What you have to do: Could you write out the opening lines of the data, word for word, stopping after the line that contains "return on_top(spaced(free, distance))"?

Material:
== == ==
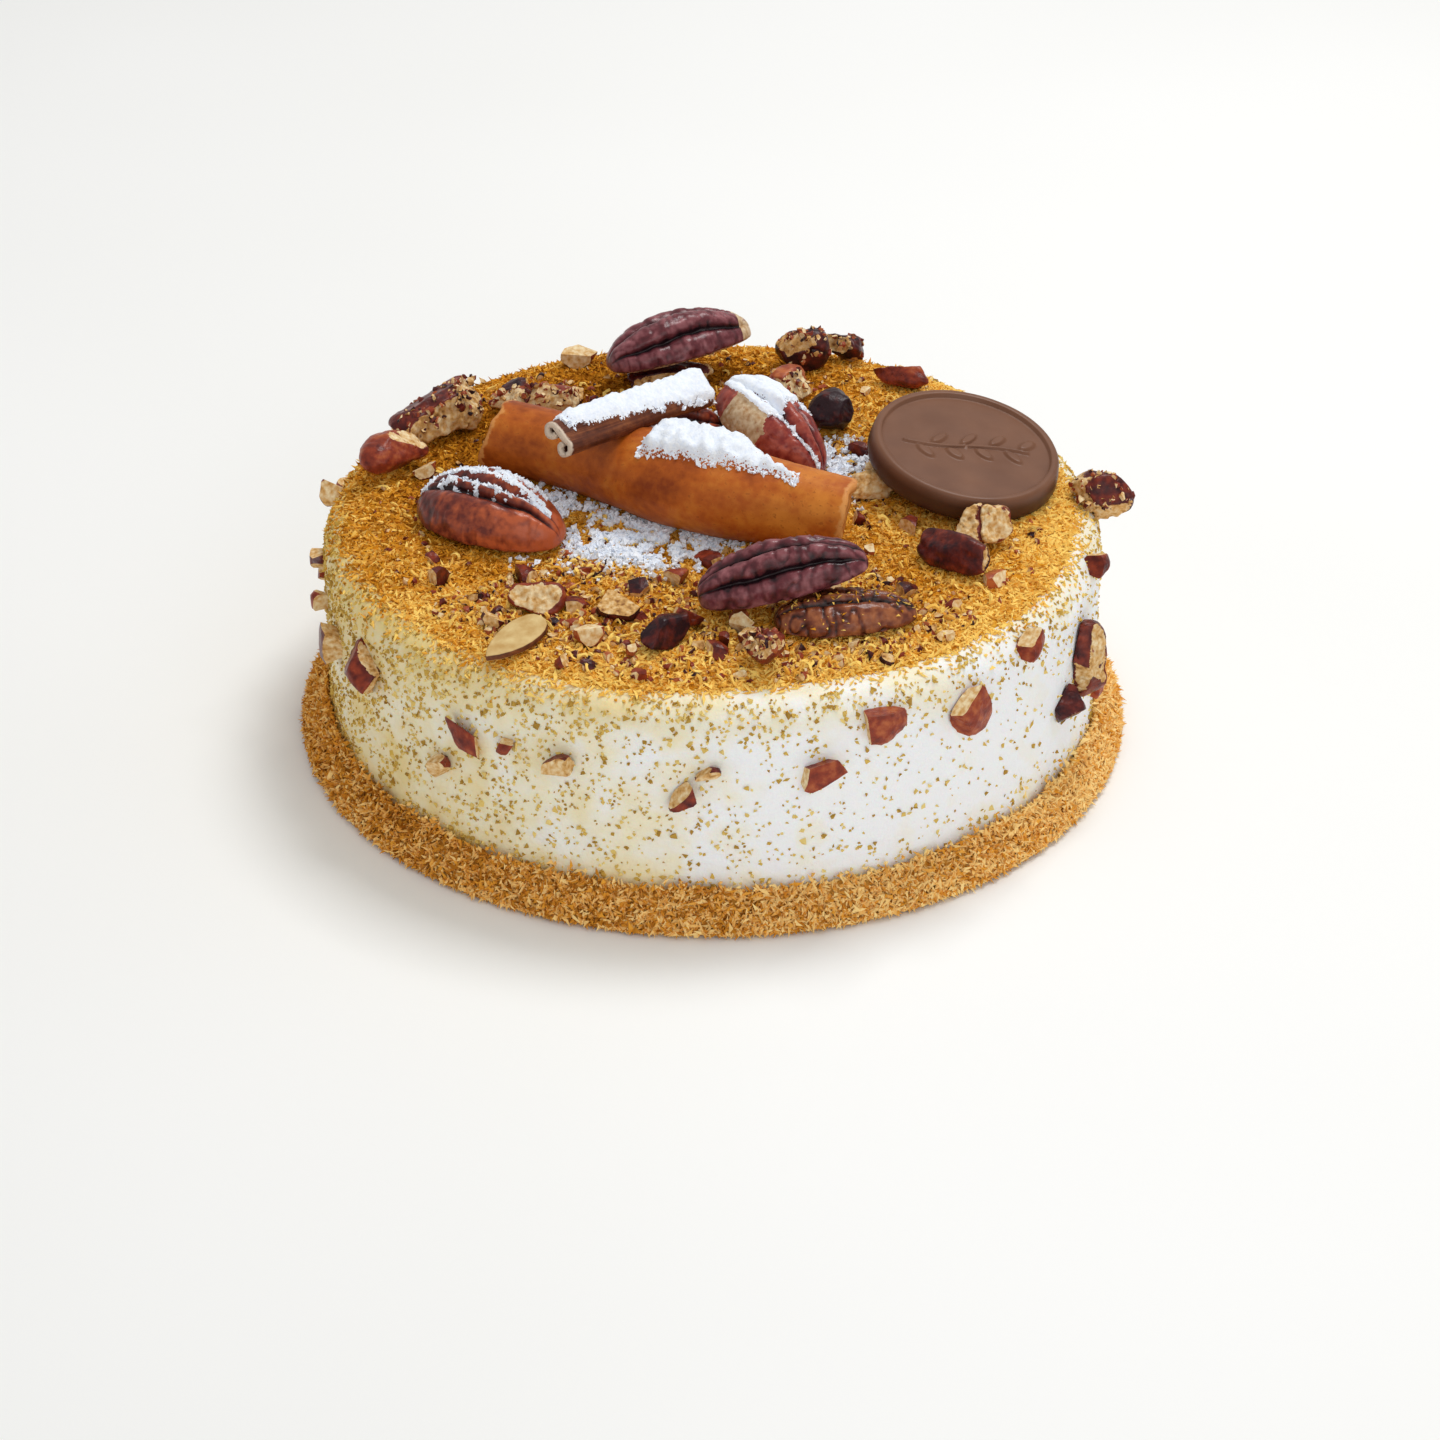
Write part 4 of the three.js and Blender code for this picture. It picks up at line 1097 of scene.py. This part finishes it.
def on_top(places, lift=0.0):
    """Lays places on the crumbs, or on the cream beyond them."""
    high = []
    for x, y in places:
        hits = [tree.ray_cast(Vector((x, y, 58)), Vector((0, 0, -1)))[0] for tree in (bed_tree, side_tree)]
        high.append(max([h.z for h in hits if h], default=CREAM_BOTTOM) + lift)
    return np.column_stack([places, high])


def chopped_places(in_front, all_over, distance):
    front = in_arc(in_front, 36, 71, -142, -42)
    free = [p for p in np.concatenate([front, in_disc(all_over, 70)]) if not under_topping(*p)]
    return on_top(spaced(free, distance))


places = chopped_places(130, 70, 3.0)
turns = turns_along(rng, [0, 0, 1] + rng.normal(size=places.shape) * 0.45)
strew("chopped_nuts", NUT, BITS, places + [0, 0, 0.5], rng.uniform(1.6, 3.3, len(places)),
      rng.uniform(-0.1, 0.9, len(places)), 6, turns, None, (0.5, 1.2), 0.05)
ROUGH_NUTS = {
    "pecan_broken_left": 150, "nut_strip_back_left": 70, "nut_back_right": 60, "nut_back_right_outer": 25,
    "nut_back_middle": 30, "nut_front_right": 60, "nut_rim_right": 60,
}


def on_solid(node, count):
    """Places on a solid's top and front."""
    tree = BVHTree.FromBMesh(solid_of(node))
    low, high = (np.array(corner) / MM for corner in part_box(node))
    way = Vector((0, 0.45, -1)).normalized()
    starts = rng.uniform(low, high, (count, 3)) - np.array(way) * 40
    hits = [tree.ray_cast(Vector(p), way)[0] for p in starts]
    return np.array([h for h in hits if h])


beside_coin = on_top(np.clip(rng.normal(size=(620, 2)) * 0.5, -1.2, 1.2) * (9, 15) + (27, 9))
stuck = np.concatenate([on_solid(node, count) for node, count in ROUGH_NUTS.items()])
places = np.concatenate([chopped_places(1300, 700, 1.0) + [0, 0, 0.4], stuck, beside_coin])
tones = rng.uniform(0.0, 0.9, len(places))
tones[-len(beside_coin) :] *= 0.35
size = rng.uniform(0.7, 1.9, len(places))
strew("nut_meal", NUT, MEAL, places, size, tones, 7, None, None, (0.5, 1.2), 0.1)


# Golden crumbs on top, lighter towards the rim, with painted light and shade across the top, and with some
# spilt over the shoulder.
def top_places(count, spill):
    places = in_disc(count, 83)
    radius = np.hypot(*places.T)
    angle = angle_of(*places.T)
    wide = spill * (1 + 1.2 * towards(angle, -170, 180))
    limit = crumb_rim(angle) - 1.2 + rng.exponential(1.0, count) * wide
    return places[radius < np.minimum(limit, 80.3)]


for name, shapes, count, small, large, low, high, spill, tilt in (
    ("golden_shreds_a", SHREDS, 34000, 0.8, 1.7, 0.15, 0.85, 0.7, 0.4),
    ("golden_shreds_b", SHREDS, 31000, 0.7, 1.4, 0.3, 1.0, 1.1, 0.5),
    ("fine_crumbs", FLAKES, 24000, 0.4, 0.95, 0.0, 1.0, 2.2, 1.0),
):
    flat = top_places(count, spill)
    size = rng.uniform(small, large, len(flat))
    tone = rng.uniform(low, high, len(flat))
    turns = turns_along(rng, lying(len(flat), tilt))
    strew(name, TOP_CRUMB, shapes, on_top(flat, 0.15), size, tone, 8, turns,
          stretch=(0.6, 1.35), edge=rim_tone_and_painted_light(*flat.T))
places = chopped_places(1100, 700, 1.2)
size = rng.uniform(1.5, 3.2, len(places))
tone = rng.uniform(0.35, 1.0, len(places))
strew("golden_curls", TOP_CRUMB, CURLS, places + [0, 0, 0.5], size, tone, 12, edge=0.4)


# Crumbs on the lower front pecan.
places = on_solid("pecan_front_lower", 160)
turns = turns_along(rng, lying(len(places), 0.5))
strew("crumbs_on_pecan", TOP_CRUMB, SHREDS, places, rng.uniform(0.4, 1.0, len(places)),
      rng.uniform(0.3, 1.0, len(places)), 13, turns)


# Flecks in the cream's side, thickest at the left and under the rim.
def fleck_places(count):
    """Places on the cream's side and round its shoulder."""
    upright = CREAM_TOP - SHOULDER
    angle = rng.uniform(-180, 180, count)
    run = rng.uniform(CREAM_BOTTOM + 1.5, upright + 1.25 * SHOULDER, count)
    density = 0.12 + 0.6 * towards(angle, -175, 260)
    density += 0.5 * eased((run - 36) / 10) + 0.25 * eased((15 - run) / 7)
    kept = rng.random(count) < density
    places = []
    for a, height in zip(angle[kept], run[kept]):
        tilt = max(height - upright, 0) / SHOULDER
        out = Vector(ring_point(1.0, a, 0.0))
        way = out * math.cos(tilt) + Vector((0, 0, math.sin(tilt)))
        middle = out * (CAKE_RADIUS - SHOULDER) + Vector((0, 0, min(height, upright)))
        hit = side_tree.ray_cast(middle + way * 20, -way)[0]
        if hit and wobble(hit, 5, 2) + rng.normal() * 0.35 > -0.25:
            places.append(hit)
    return np.array(places)


places = fleck_places(30000)
strew("cream_flecks", FLECK, FLAKES, places, rng.triangular(0.4, 0.8, 1.8, len(places)),
      rng.uniform(0, 1, len(places)), 9, stretch=(0.5, 1.3))

# Crumbs of the foot, with some that stick to the cream above it.
for name, shapes, count, small, large, spill in (
    ("foot_shreds", SHREDS, 26000, 0.8, 1.7, 0.5),
    ("foot_crumbs", FLAKES, 7000, 0.7, 1.4, 0.9),
):
    angle = rng.uniform(-180, 180, count)
    share = rng.uniform(0.02, 1.02, count)
    places = foot_point(angle, share)
    places[:, 2] *= 1 + np.array([foot_uneven(x, y) for x, y, _ in places]) / FOOT_TOP
    places[:, 2] += rng.exponential(spill, count) * (share > 0.85)
    places[:, 2] = np.maximum(places[:, 2], 0.6 * large)
    places += outward(places) * rng.uniform(-0.3, 0.9, (count, 1)) * (share < 0.85)[:, None]
    size = rng.uniform(small, large, count)
    strew(name, FOOT_CRUMB, shapes, places, size, rng.uniform(0.1, 0.95, count), 10)

# Icing sugar sifted over the middle: each patch is its middle, its two radii and its grains.
SUGAR_PATCHES = [
    ((-14, -18), (22, 14), 6500),
    ((-34, -4), (12, 8), 1500),
    ((26, 12), (7, 16), 2600),
    ((-4, 34), (12, 10), 600),
]


def in_clump(x, y):
    return wobble((x, y, 0), 2.6, 4) + 0.5 * wobble((x, y, 0), 0.9) > -0.12


sugar_places = []
for middle, radii, count in SUGAR_PATCHES:
    spots = np.clip(rng.normal(size=(count, 2)) * 0.42, -1.2, 1.2) * radii + middle
    clumped = [p for p in spots if in_clump(*p) and not under_topping(*p, room=3)]
    sugar_places.append(on_top(np.array(clumped), 0.1) + [0, 0, 1.1] * rng.random((len(clumped), 1)))
rim_places = np.array(sugar_rims)
sugar_places.append(rim_places[rng.choice(len(rim_places), 2200)] + [0, 0, 0.1])
sugar_places = np.concatenate(sugar_places)
size = rng.triangular(0.5, 0.8, 2.2, len(sugar_places))
strew("sugar_grains", SUGAR, FLAKES, sugar_places, size, 0.5, 11)
QUILL_FLAKES = [(-6.5, -17.9, 61.6), (-2.4, -19.4, 61.5)]
size = [(3.4, 2.2, 1.2), (1.6, 1.2, 0.8)]
turns = turns_along(rng, np.array([(-0.3, -0.7, 0.6)] * 2))
strew("flakes_on_quill", NUT, PALE_NUTS, QUILL_FLAKES, size, 0.9, 14, turns, jitter=0.02)


# ---- Camera, light and floor ----
CAMERA_AIM = Vector((1.547, 0, -3.159)) * MM
CAMERA_DISTANCE = 850.7 * MM
CAMERA_ELEVATION = math.radians(31.69)


def camera():
    data = bpy.data.cameras.new("camera")
    data.lens = 100
    data.sensor_width = 36
    made = placed("camera", data)
    away = Vector((0, -math.cos(CAMERA_ELEVATION), math.sin(CAMERA_ELEVATION)))
    made.location = CAMERA_AIM + away * CAMERA_DISTANCE
    made.rotation_euler = (math.pi / 2 - CAMERA_ELEVATION, 0, 0)
    bpy.context.scene.camera = made


def softbox(name, place, size, power):
    """A square soft light that looks at the cake."""
    data = bpy.data.lights.new(name, "AREA")
    data.shape = "SQUARE"
    data.size = size
    data.energy = power
    made = placed(name, data)
    made.location = place
    made.rotation_euler = (Vector((0, 0, 0.03)) - Vector(place)).to_track_quat("-Z", "Y").to_euler()


def floor():
    bm = bmesh.new()
    bmesh.ops.create_grid(bm, x_segments=1, y_segments=1, size=6)
    mesh = bpy.data.meshes.new("floor")
    bm.to_mesh(mesh)
    bm.free()
    f = Finish("pale_floor", Roughness=0.6)
    mesh.materials.append(f.paint(f.ramp(f.clouds(300, 2), (0.3, "f5f5f2"), (0.7, "fafaf8"))))
    made = placed("floor", mesh)


def surroundings():
    world = bpy.data.worlds.new("studio")
    world.use_nodes = True
    background = world.node_tree.nodes["Background"]
    background.inputs["Color"].default_value = (1, 1, 1, 1)
    background.inputs["Strength"].default_value = 0.55
    bpy.context.scene.world = world
    bpy.context.scene.view_settings.view_transform = "Standard"


camera()
softbox("key", (0.25, 0.3, 0.9), 0.35, 4.5)
softbox("fill", (0.35, -0.95, 0.5), 0.8, 2.4)
floor()
surroundings()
== == ==
Task result:
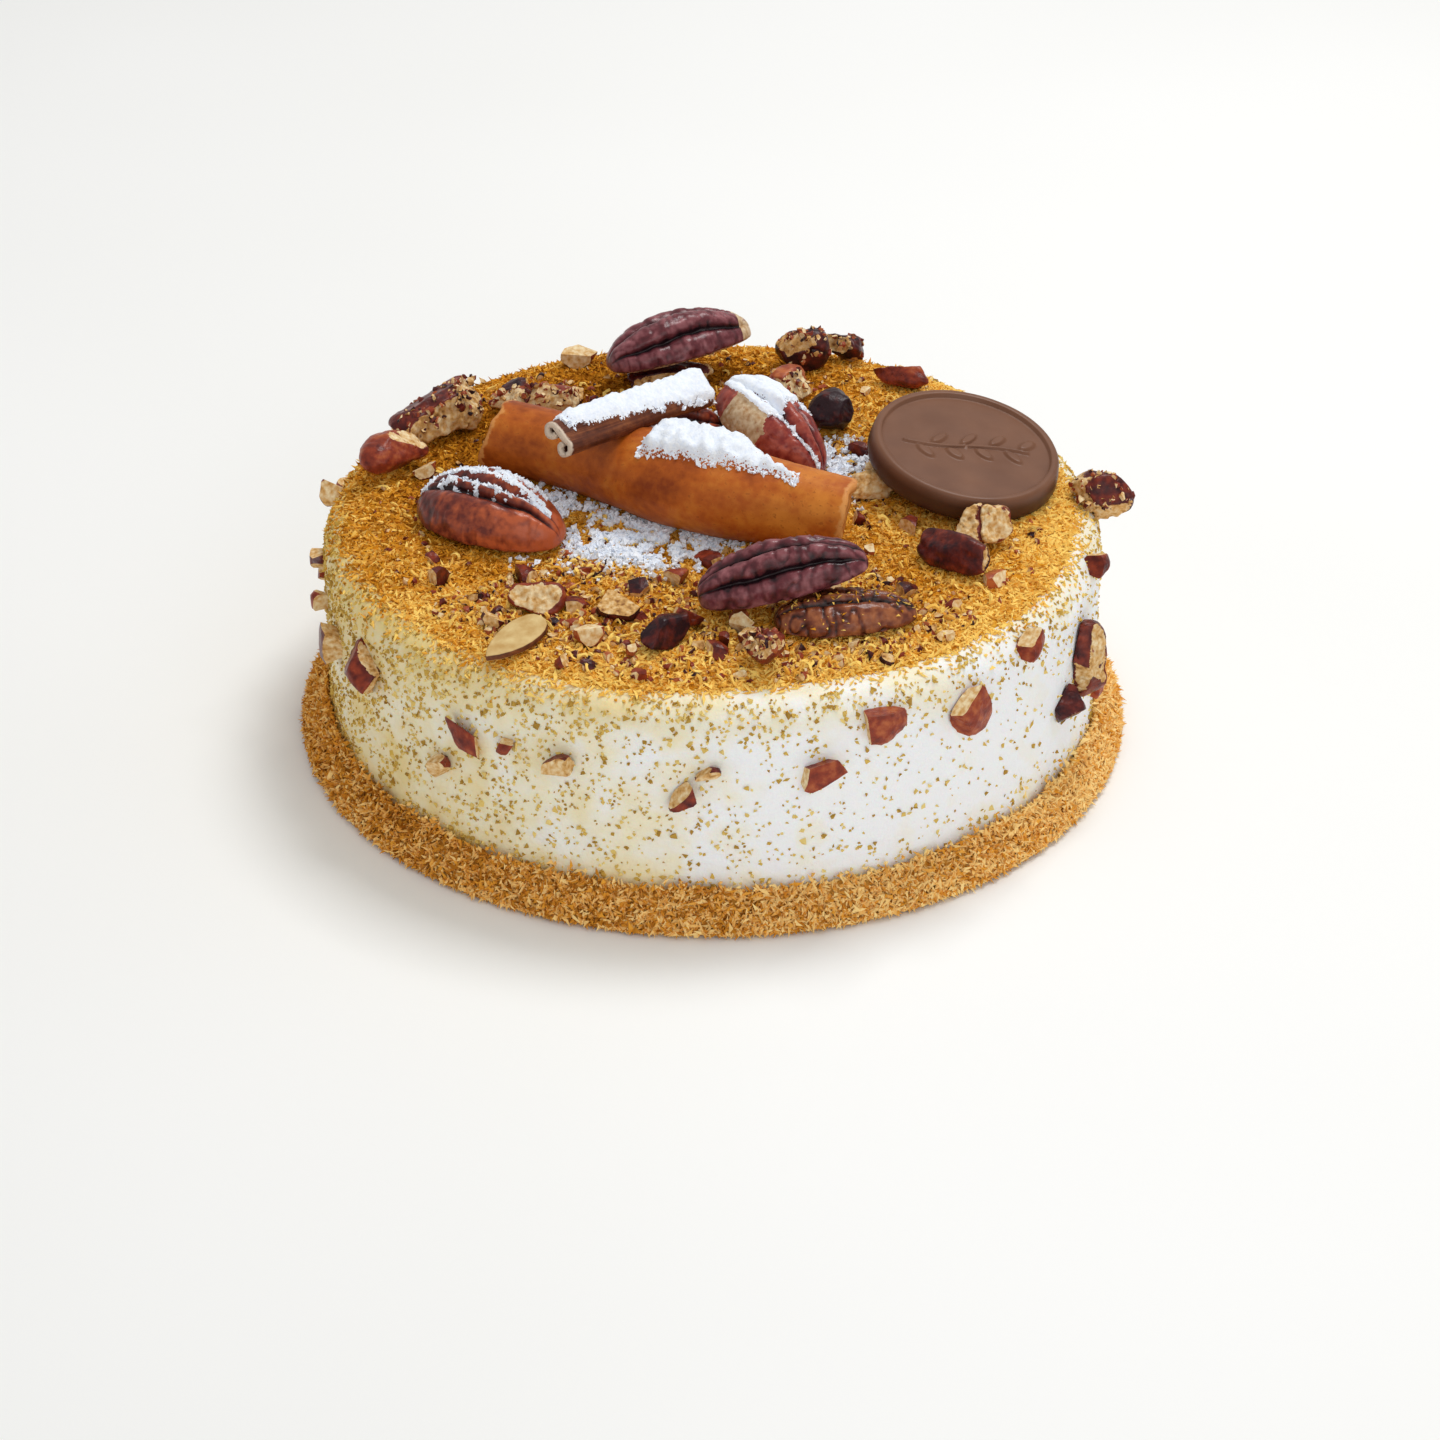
Write part 4 of the three.js and Blender code for this picture. It picks up at line 1097 of scene.py. This part finishes it.
def on_top(places, lift=0.0):
    """Lays places on the crumbs, or on the cream beyond them."""
    high = []
    for x, y in places:
        hits = [tree.ray_cast(Vector((x, y, 58)), Vector((0, 0, -1)))[0] for tree in (bed_tree, side_tree)]
        high.append(max([h.z for h in hits if h], default=CREAM_BOTTOM) + lift)
    return np.column_stack([places, high])


def chopped_places(in_front, all_over, distance):
    front = in_arc(in_front, 36, 71, -142, -42)
    free = [p for p in np.concatenate([front, in_disc(all_over, 70)]) if not under_topping(*p)]
    return on_top(spaced(free, distance))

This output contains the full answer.